» Data:
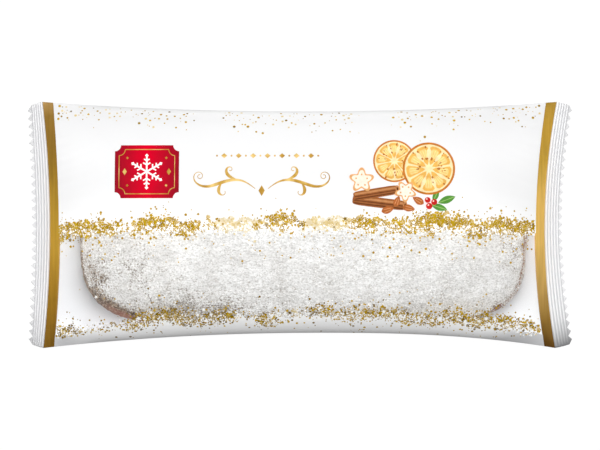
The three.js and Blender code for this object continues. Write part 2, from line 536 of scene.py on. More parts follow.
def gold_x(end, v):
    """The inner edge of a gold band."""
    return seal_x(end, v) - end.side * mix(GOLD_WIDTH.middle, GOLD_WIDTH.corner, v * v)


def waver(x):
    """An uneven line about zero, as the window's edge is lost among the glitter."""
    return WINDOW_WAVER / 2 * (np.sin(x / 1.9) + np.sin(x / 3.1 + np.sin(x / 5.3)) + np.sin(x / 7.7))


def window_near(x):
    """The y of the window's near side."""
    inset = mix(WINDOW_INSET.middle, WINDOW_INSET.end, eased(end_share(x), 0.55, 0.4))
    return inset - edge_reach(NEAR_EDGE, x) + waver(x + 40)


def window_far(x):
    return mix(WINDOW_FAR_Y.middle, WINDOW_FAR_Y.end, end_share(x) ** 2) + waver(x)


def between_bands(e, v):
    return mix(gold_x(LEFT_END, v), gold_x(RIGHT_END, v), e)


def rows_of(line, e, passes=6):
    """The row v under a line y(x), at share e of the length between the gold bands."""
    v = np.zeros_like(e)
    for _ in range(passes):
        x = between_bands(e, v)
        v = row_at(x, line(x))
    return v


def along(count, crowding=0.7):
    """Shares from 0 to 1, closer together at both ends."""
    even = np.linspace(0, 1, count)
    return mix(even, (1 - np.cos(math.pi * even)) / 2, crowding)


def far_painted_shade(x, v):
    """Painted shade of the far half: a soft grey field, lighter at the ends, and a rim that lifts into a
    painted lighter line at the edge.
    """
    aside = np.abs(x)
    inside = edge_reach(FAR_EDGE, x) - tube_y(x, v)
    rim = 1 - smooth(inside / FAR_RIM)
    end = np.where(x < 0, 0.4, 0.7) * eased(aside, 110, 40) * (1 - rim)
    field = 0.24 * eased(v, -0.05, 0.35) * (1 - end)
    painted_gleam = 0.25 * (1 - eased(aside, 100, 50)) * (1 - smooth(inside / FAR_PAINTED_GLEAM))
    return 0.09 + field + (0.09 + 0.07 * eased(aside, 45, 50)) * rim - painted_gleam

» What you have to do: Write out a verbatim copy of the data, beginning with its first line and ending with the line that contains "return inset - edge_reach(NEAR_EDGE, x)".

» Worked answer:
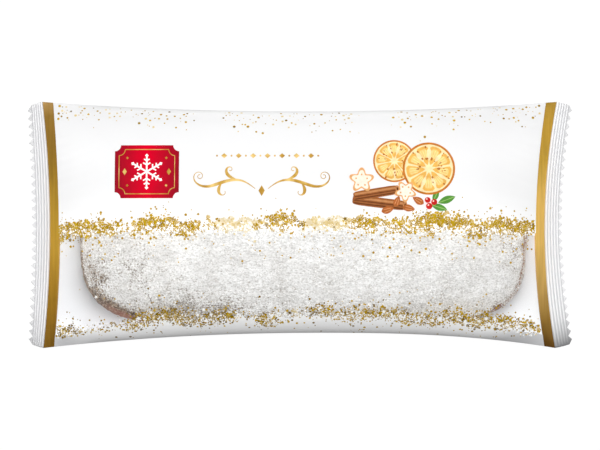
The three.js and Blender code for this object continues. Write part 2, from line 536 of scene.py on. More parts follow.
def gold_x(end, v):
    """The inner edge of a gold band."""
    return seal_x(end, v) - end.side * mix(GOLD_WIDTH.middle, GOLD_WIDTH.corner, v * v)


def waver(x):
    """An uneven line about zero, as the window's edge is lost among the glitter."""
    return WINDOW_WAVER / 2 * (np.sin(x / 1.9) + np.sin(x / 3.1 + np.sin(x / 5.3)) + np.sin(x / 7.7))


def window_near(x):
    """The y of the window's near side."""
    inset = mix(WINDOW_INSET.middle, WINDOW_INSET.end, eased(end_share(x), 0.55, 0.4))
    return inset - edge_reach(NEAR_EDGE, x) + waver(x + 40)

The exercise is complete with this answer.